Friday, August 15, 2014

Squads, Dukes, Hounds

On our way home I dropped off the True Detective DVD at Odd Obsessions. Across the street from the video were five police vehicles, at least ten officers, and one dazed cyclist on the curb. 
        I hadn't seen this many stopped squads and copSUV's since a squad ran me over five years ago. The cop made an illegal turn. Then his partner told me I shouldn't be living in the neighborhood anyway. The doctor said at least I didn't get a concussion. (There is no "at least," my body's a genius, I rolled.) No real moral to the story either. Accept that it's hard to reprimand a cop, should you need to. 
        My lack of imagination for holding people accountable is one of those things I dislike about myself. It's the civil equivalent of taking out the trash and putting in a new bag.

My reading list for writing school included a bunch of books. A few of the recommendations from friends were approved by my teacher. Matt Svalina told me to check out The Autobiography of Benvenuto Cellini, written in the late 1500s. Or transcribed from Cellini's mouth to his servant boy's hand, which probably makes it better anyway. 
          It's entertaining, but his life falls into patterns that turn the adventure into a crawl. So he's a famous sculptor, etc., contemporary of Michelangelo, only he keeps getting in trouble for threatening to murder people. Brianna liked this summary so I'm typing it to share.
          A duke* will commission a sculpture and tell Benvenuto he'll be paid 700 gold ducats, give him a receipt, ask him to see the treasurer to get his loot. The treasurer says that's way too much money for a sculpture, the duke's crazy. Benvenuto says something like, "If you don't pay me right now, I will cut you down where you stand. I am one of the greats." Then the treasurer runs to the duke to say he's been threatened. A price is put on Benvenuto's head and he must flee. I have 60 pages to go. A few times Benvenuto is referred to as Malvenuto.
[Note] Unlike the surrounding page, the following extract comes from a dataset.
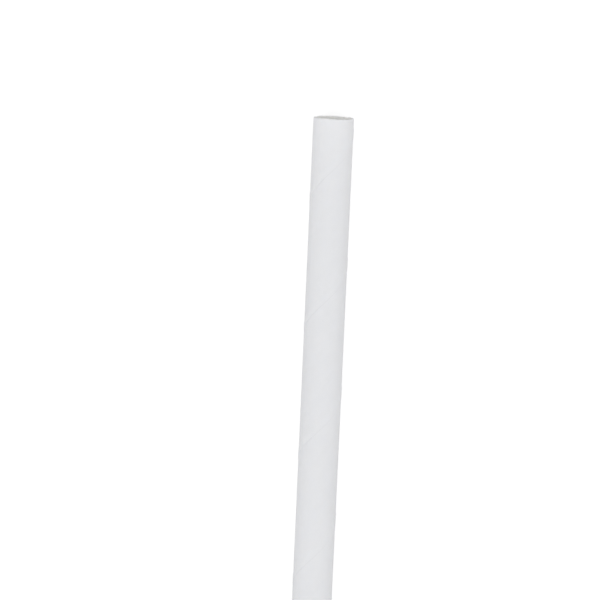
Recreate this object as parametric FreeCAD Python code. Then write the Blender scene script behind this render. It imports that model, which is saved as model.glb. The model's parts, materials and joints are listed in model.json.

Another book I'm reading, with the intimidating title The Poetics of Space has a wild mix of brilliant and funny lines like "[the] imagination surpasses reality," and "It is always diverting to see a destroyer of fables become the victim of a fable," and "... a casket is closed, it is returned to the general community of objects; it takes its place in exterior space." Then, three times on the same page, the word dialectics will appear. 

Things unrelated to school and police. Brianna and I adopted a greyhound. Her name was going to be Pickles or Sarsaparilla, but on a compromise, and because this dog is so stoic, we settled on Lorca, which my mom and sisters like, and which I think Lorca the poet would understand, if not Neruda. We took her running at a dog park and she cut past us like a cheetah on a nature show. I ran so hard to keep her going that later on I was nauseous. 






*I can't think of dukes and not remember both Disney's Robin Hood and also a scene from Orwell's Down and Out... wherein the narrator gets stuck with a bar tab by a former duke: "Even in exile," Orwell writes, "a duke is a duke."